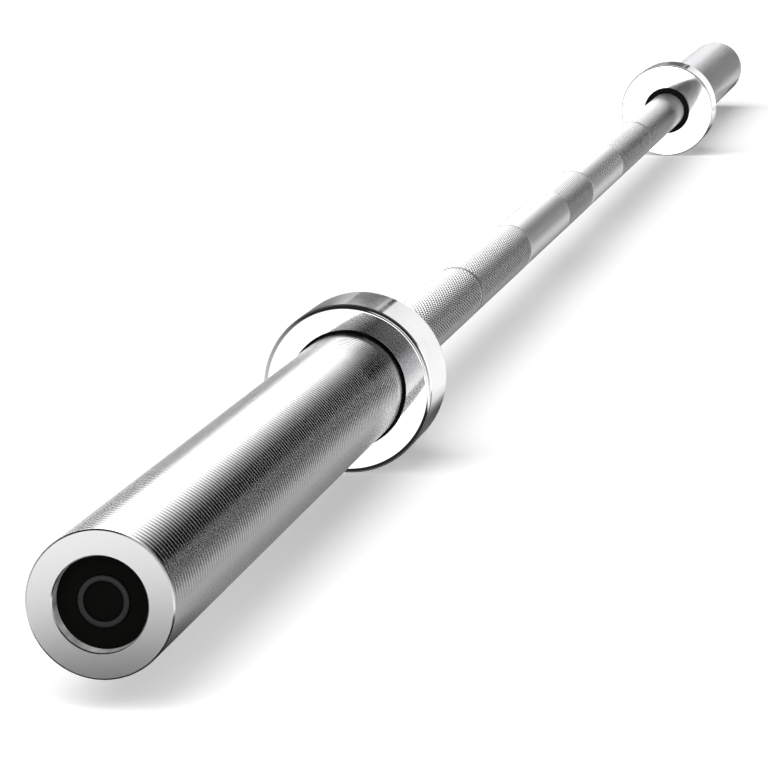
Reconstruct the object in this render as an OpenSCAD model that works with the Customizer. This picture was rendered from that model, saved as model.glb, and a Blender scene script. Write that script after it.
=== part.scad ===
// Olympic barbell with two revolving sleeves, in millimetres.
// The bar lies along X with the origin on its axis, half way between the ends.
// Each module draws the right-hand piece, and the left one is its mirror image.

/* [Shaft] */
// Length of shaft that shows between the two collars
grip_length = 1310; // [1250:5:1360]
// Diameter of the plain shaft
shaft_d = 28.5; // [27:0.5:30]
// Diameter of the turned journal that carries each sleeve
journal_d = 25; // [23:0.5:26]
// Distance from a sleeve's inner end to the shoulder of the shaft inside it
shoulder_inset = 2; // [1:0.5:4]
// Length of journal left outside the snap ring
journal_tail = 5; // [3:0.5:10]
// Bevel at the shoulder and at the ends of the shaft
shaft_bevel = 1; // [0.5:0.1:1.5]

/* [Knurling] */
// Height of the knurled bands over the plain shaft
knurl_rise = 0.1; // [0.05:0.05:0.3]
// Length of the band at the middle of the bar
centre_knurl = 120; // [80:5:160]
// Plain length between the middle band and each grip band
plain_gap = 165; // [120:5:200]
// Plain length between each grip band and its collar
collar_gap = 8; // [4:1:20]
// Distance between the two ring marks that set the width of the grip
mark_spacing = 810; // [780:10:910]
// Width of each ring mark
mark_width = 4; // [2:0.5:6]
// Depth of each ring mark under the plain shaft
mark_depth = 0.15; // [0.05:0.05:0.4]

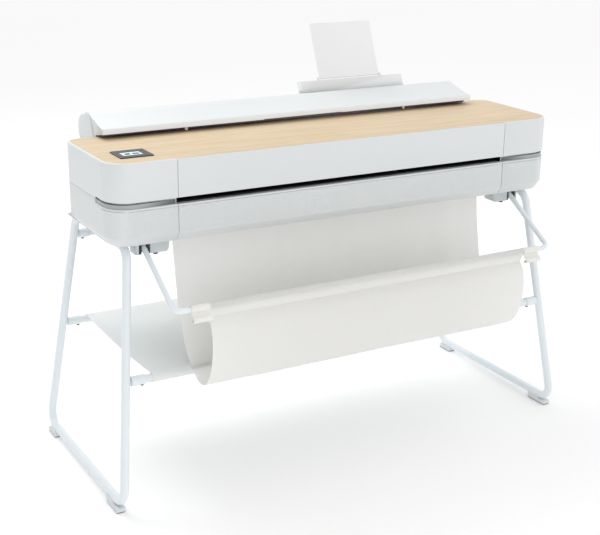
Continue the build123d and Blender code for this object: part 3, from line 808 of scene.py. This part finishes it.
def smooth_line(points, step):
    """Even stations, step millimetres apart, along a smooth line through the points."""
    fine = []
    ends = [points[0]] + list(points) + [points[-1]]
    for n in range(1, len(ends) - 2):
        p0, p1, p2, p3 = (Vector(p) for p in ends[n - 1 : n + 3])
        for k in range(24):
            t = k / 24
            fine.append(
                0.5
                * (
                    2 * p1
                    + (p2 - p0) * t
                    + (2 * p0 - 5 * p1 + 4 * p2 - p3) * t * t
                    + (3 * p1 - p0 - 3 * p2 + p3) * t * t * t
                )
            )
    fine.append(Vector(points[-1]))
    total = sum((b - a).length for a, b in zip(fine, fine[1:]))
    count = max(2, round(total / step))
    kept, walked, wanted = [tuple(fine[0])], 0.0, total / count
    for a, b in zip(fine, fine[1:]):
        reach = (b - a).length
        while reach > 0 and walked + reach >= wanted - 1e-9 and len(kept) < count:
            kept.append(tuple(a + (b - a) * ((wanted - walked) / reach)))
            wanted += total / count
        walked += reach
    kept.append(tuple(fine[-1]))
    return kept


def woven(name, pitch, slub, colours, strength, settings):
    """A plain weave on a cloth's own lengths, with threads that are a little uneven."""
    material, tree = new_finish(name)
    flat = add(tree, "ShaderNodeUVMap").outputs["UV"]
    across = add(tree, "ShaderNodeSeparateXYZ", None, {"Vector": flat})
    threads = []
    for axis in ("X", "Y"):
        threads.append(maths(tree, "SINE", maths(tree, "MULTIPLY", across.outputs[axis], 2 * pi / pitch)))
    weave = maths(tree, "MULTIPLY", *threads)
    uneven = noise(tree, stretch(tree, flat, slub), 1.0, 3.0)
    height = maths(tree, "MULTIPLY_ADD", weave, 0.5, uneven)
    looks = {
        "Base Color": blended(tree, uneven, *colours),
        "Normal": bumped(tree, height, strength, 0.0003),
    }
    surface(tree, settings, looks)
    return material


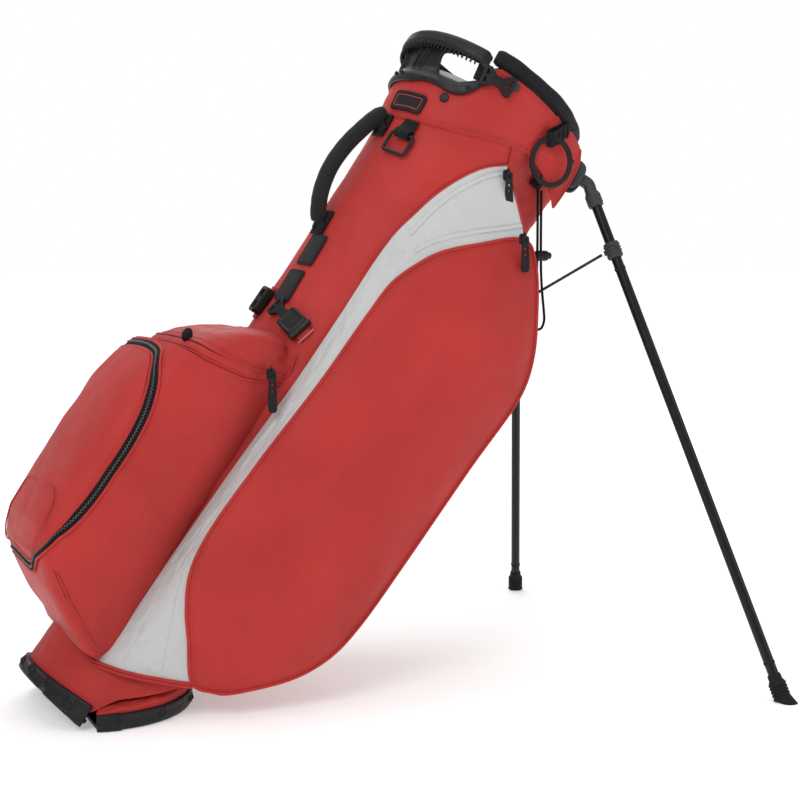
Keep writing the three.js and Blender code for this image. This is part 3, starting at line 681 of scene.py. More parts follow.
def ripples(a, b, seed, count=7, low=1.0, high=4.0):
    """smooth pseudo-random waves over two surface directions, about -1 to 1"""
    rng = np.random.default_rng(seed)
    total = np.zeros(np.broadcast(a, b).shape)
    for _ in range(count):
        ka, kb = rng.uniform(low, high, 2) * rng.choice((-1, 1), 2)
        total += np.sin(2 * math.pi * (ka * a + kb * b) + rng.uniform(0, 2 * math.pi))
    return total / count ** 0.5 / 1.6


class Skin:
    """a surface sampled once on a regular grid, so that trim can be laid on it"""

    def __init__(self, point, a_values, b_values, outward=1):
        self.a, self.b = np.asarray(a_values, float), np.asarray(b_values, float)
        self.grid = point(*np.meshgrid(self.a, self.b, indexing="ij"))
        self.normals = outward * grid_normals(self.grid)

    def _blend(self, table, a, b):
        i = np.clip((np.asarray(a, float) - self.a[0]) / (self.a[1] - self.a[0]), 0, len(self.a) - 1.001)
        j = np.clip((np.asarray(b, float) - self.b[0]) / (self.b[1] - self.b[0]), 0, len(self.b) - 1.001)
        i0, j0 = i.astype(int), j.astype(int)
        s, t = (i - i0)[..., None], (j - j0)[..., None]
        return ((table[i0, j0] * (1 - s) + table[i0 + 1, j0] * s) * (1 - t)
                + (table[i0, j0 + 1] * (1 - s) + table[i0 + 1, j0 + 1] * s) * t)

    def normal(self, a, b):
        n = self._blend(self.normals, a, b)
        return n / np.linalg.norm(n, axis=-1, keepdims=True)

    def at(self, a, b, off=0.0):
        return self._blend(self.grid, a, b) + np.asarray(off, float)[..., None] * self.normal(a, b)

    def line(self, points, off=0.0, steps=8, closed=False):
        """smooth line through (a, b) points on the surface: its places and its normals"""
        a, b = catmull(points, steps, closed).T
        return self.at(a, b, off), self.normal(a, b)


# ---------------------------------------------------------------- tube fabric, cuff, rim and lining
TUCK_REAR = 16


def make_tube_fabric():
    angle, v = np.meshgrid(np.linspace(0, 360, 168, endpoint=False), np.linspace(0, 1, 130), indexing="ij")
    t = np.radians(angle)
    low = lower_edge(np.cos(t)) - TUCK_REAR * smoothstep((-np.cos(t) - 0.25) / 0.25)
    h = low + (cuff_seam(np.cos(t)) + 7 - low) * v
    soft = ripples(np.cos(t) * 0.7, v * 2.2, 5) + 0.6 * ripples(np.sin(t) * 1.3, v * 4.5 + 0.4 * np.cos(t), 8)
    tucked = smoothstep((1 - v) * 14)
    grid = tube_point(angle, h, 0.9 * soft * tucked - 0.2)
    piece = sheet_shell("tube_fabric", grid, 1.6, "shell_fabric", wrap=True, away=grid_side(grid))
    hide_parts("wall_front", "wall_left", "wall_spine", "wall_right")


def grid_side(grid):
    """+1 when a ring grid's normals point away from its middle"""
    middle = grid.reshape(-1, 3).mean(axis=0)
    normal = grid_normals(grid, True)
    out = grid - middle
    out[..., 2] = 0
    return 1 if np.sum(normal * out) > 0 else -1


def cuff_top(u):
    return 842 + (CUFF_TOP - 842) * smoothstep((u + 0.575) / 0.2)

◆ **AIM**
Emit the records above again, exactly, with no line skipped.

◆ **EXPECTED ANSWER**
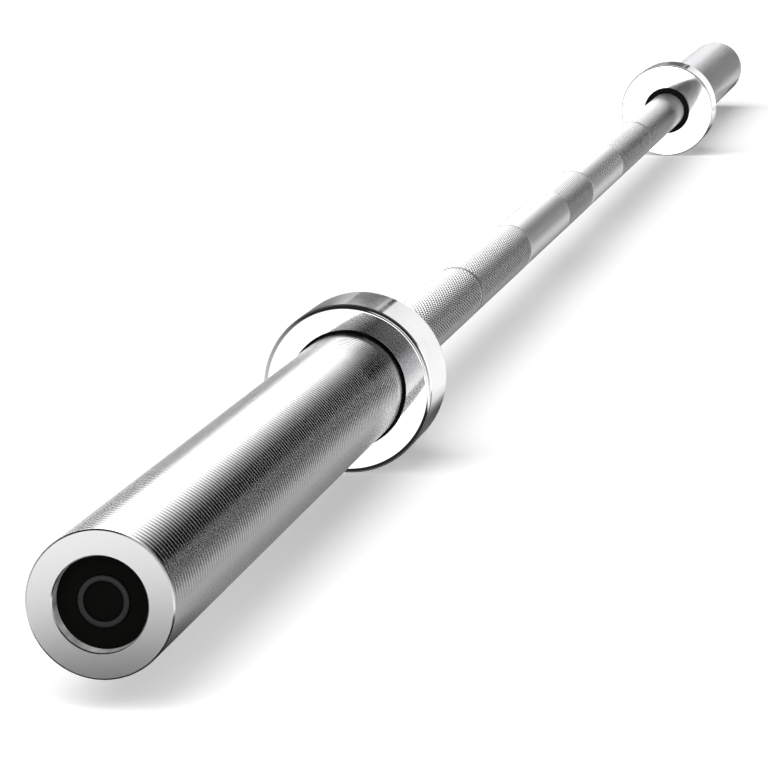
Reconstruct the object in this render as an OpenSCAD model that works with the Customizer. This picture was rendered from that model, saved as model.glb, and a Blender scene script. Write that script after it.
=== part.scad ===
// Olympic barbell with two revolving sleeves, in millimetres.
// The bar lies along X with the origin on its axis, half way between the ends.
// Each module draws the right-hand piece, and the left one is its mirror image.

/* [Shaft] */
// Length of shaft that shows between the two collars
grip_length = 1310; // [1250:5:1360]
// Diameter of the plain shaft
shaft_d = 28.5; // [27:0.5:30]
// Diameter of the turned journal that carries each sleeve
journal_d = 25; // [23:0.5:26]
// Distance from a sleeve's inner end to the shoulder of the shaft inside it
shoulder_inset = 2; // [1:0.5:4]
// Length of journal left outside the snap ring
journal_tail = 5; // [3:0.5:10]
// Bevel at the shoulder and at the ends of the shaft
shaft_bevel = 1; // [0.5:0.1:1.5]

/* [Knurling] */
// Height of the knurled bands over the plain shaft
knurl_rise = 0.1; // [0.05:0.05:0.3]
// Length of the band at the middle of the bar
centre_knurl = 120; // [80:5:160]
// Plain length between the middle band and each grip band
plain_gap = 165; // [120:5:200]
// Plain length between each grip band and its collar
collar_gap = 8; // [4:1:20]
// Distance between the two ring marks that set the width of the grip
mark_spacing = 810; // [780:10:910]
// Width of each ring mark
mark_width = 4; // [2:0.5:6]
// Depth of each ring mark under the plain shaft
mark_depth = 0.15; // [0.05:0.05:0.4]

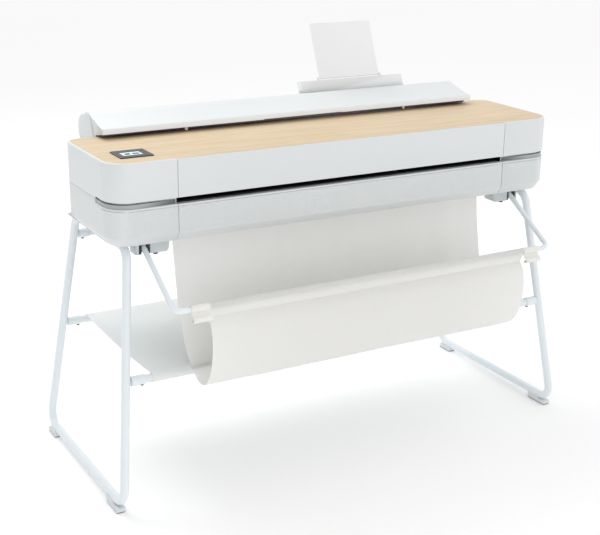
Continue the build123d and Blender code for this object: part 3, from line 808 of scene.py. This part finishes it.
def smooth_line(points, step):
    """Even stations, step millimetres apart, along a smooth line through the points."""
    fine = []
    ends = [points[0]] + list(points) + [points[-1]]
    for n in range(1, len(ends) - 2):
        p0, p1, p2, p3 = (Vector(p) for p in ends[n - 1 : n + 3])
        for k in range(24):
            t = k / 24
            fine.append(
                0.5
                * (
                    2 * p1
                    + (p2 - p0) * t
                    + (2 * p0 - 5 * p1 + 4 * p2 - p3) * t * t
                    + (3 * p1 - p0 - 3 * p2 + p3) * t * t * t
                )
            )
    fine.append(Vector(points[-1]))
    total = sum((b - a).length for a, b in zip(fine, fine[1:]))
    count = max(2, round(total / step))
    kept, walked, wanted = [tuple(fine[0])], 0.0, total / count
    for a, b in zip(fine, fine[1:]):
        reach = (b - a).length
        while reach > 0 and walked + reach >= wanted - 1e-9 and len(kept) < count:
            kept.append(tuple(a + (b - a) * ((wanted - walked) / reach)))
            wanted += total / count
        walked += reach
    kept.append(tuple(fine[-1]))
    return kept


def woven(name, pitch, slub, colours, strength, settings):
    """A plain weave on a cloth's own lengths, with threads that are a little uneven."""
    material, tree = new_finish(name)
    flat = add(tree, "ShaderNodeUVMap").outputs["UV"]
    across = add(tree, "ShaderNodeSeparateXYZ", None, {"Vector": flat})
    threads = []
    for axis in ("X", "Y"):
        threads.append(maths(tree, "SINE", maths(tree, "MULTIPLY", across.outputs[axis], 2 * pi / pitch)))
    weave = maths(tree, "MULTIPLY", *threads)
    uneven = noise(tree, stretch(tree, flat, slub), 1.0, 3.0)
    height = maths(tree, "MULTIPLY_ADD", weave, 0.5, uneven)
    looks = {
        "Base Color": blended(tree, uneven, *colours),
        "Normal": bumped(tree, height, strength, 0.0003),
    }
    surface(tree, settings, looks)
    return material


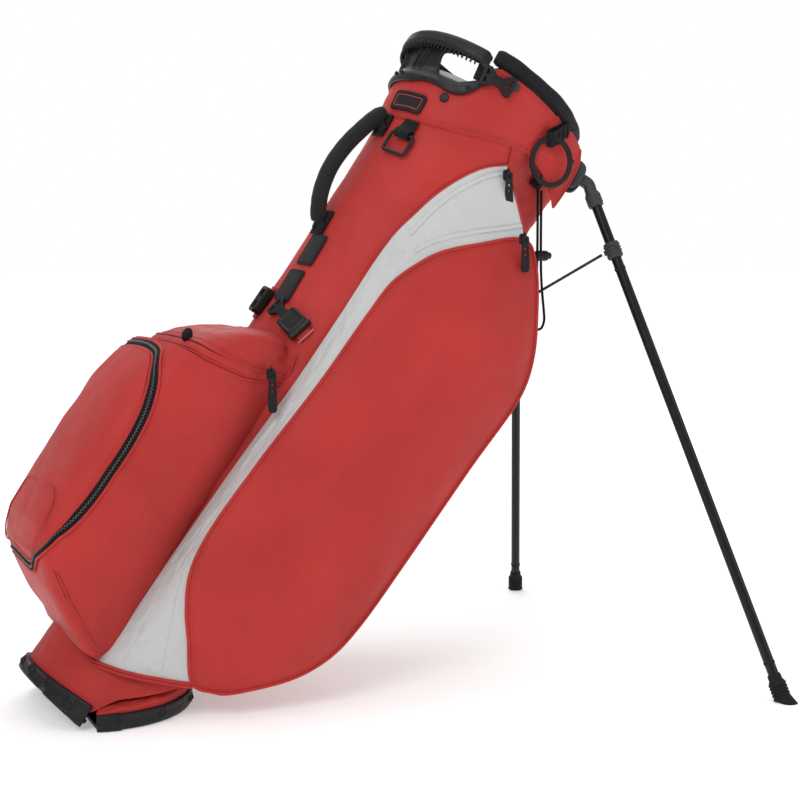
Keep writing the three.js and Blender code for this image. This is part 3, starting at line 681 of scene.py. More parts follow.
def ripples(a, b, seed, count=7, low=1.0, high=4.0):
    """smooth pseudo-random waves over two surface directions, about -1 to 1"""
    rng = np.random.default_rng(seed)
    total = np.zeros(np.broadcast(a, b).shape)
    for _ in range(count):
        ka, kb = rng.uniform(low, high, 2) * rng.choice((-1, 1), 2)
        total += np.sin(2 * math.pi * (ka * a + kb * b) + rng.uniform(0, 2 * math.pi))
    return total / count ** 0.5 / 1.6


class Skin:
    """a surface sampled once on a regular grid, so that trim can be laid on it"""

    def __init__(self, point, a_values, b_values, outward=1):
        self.a, self.b = np.asarray(a_values, float), np.asarray(b_values, float)
        self.grid = point(*np.meshgrid(self.a, self.b, indexing="ij"))
        self.normals = outward * grid_normals(self.grid)

    def _blend(self, table, a, b):
        i = np.clip((np.asarray(a, float) - self.a[0]) / (self.a[1] - self.a[0]), 0, len(self.a) - 1.001)
        j = np.clip((np.asarray(b, float) - self.b[0]) / (self.b[1] - self.b[0]), 0, len(self.b) - 1.001)
        i0, j0 = i.astype(int), j.astype(int)
        s, t = (i - i0)[..., None], (j - j0)[..., None]
        return ((table[i0, j0] * (1 - s) + table[i0 + 1, j0] * s) * (1 - t)
                + (table[i0, j0 + 1] * (1 - s) + table[i0 + 1, j0 + 1] * s) * t)

    def normal(self, a, b):
        n = self._blend(self.normals, a, b)
        return n / np.linalg.norm(n, axis=-1, keepdims=True)

    def at(self, a, b, off=0.0):
        return self._blend(self.grid, a, b) + np.asarray(off, float)[..., None] * self.normal(a, b)

    def line(self, points, off=0.0, steps=8, closed=False):
        """smooth line through (a, b) points on the surface: its places and its normals"""
        a, b = catmull(points, steps, closed).T
        return self.at(a, b, off), self.normal(a, b)


# ---------------------------------------------------------------- tube fabric, cuff, rim and lining
TUCK_REAR = 16


def make_tube_fabric():
    angle, v = np.meshgrid(np.linspace(0, 360, 168, endpoint=False), np.linspace(0, 1, 130), indexing="ij")
    t = np.radians(angle)
    low = lower_edge(np.cos(t)) - TUCK_REAR * smoothstep((-np.cos(t) - 0.25) / 0.25)
    h = low + (cuff_seam(np.cos(t)) + 7 - low) * v
    soft = ripples(np.cos(t) * 0.7, v * 2.2, 5) + 0.6 * ripples(np.sin(t) * 1.3, v * 4.5 + 0.4 * np.cos(t), 8)
    tucked = smoothstep((1 - v) * 14)
    grid = tube_point(angle, h, 0.9 * soft * tucked - 0.2)
    piece = sheet_shell("tube_fabric", grid, 1.6, "shell_fabric", wrap=True, away=grid_side(grid))
    hide_parts("wall_front", "wall_left", "wall_spine", "wall_right")


def grid_side(grid):
    """+1 when a ring grid's normals point away from its middle"""
    middle = grid.reshape(-1, 3).mean(axis=0)
    normal = grid_normals(grid, True)
    out = grid - middle
    out[..., 2] = 0
    return 1 if np.sum(normal * out) > 0 else -1


def cuff_top(u):
    return 842 + (CUFF_TOP - 842) * smoothstep((u + 0.575) / 0.2)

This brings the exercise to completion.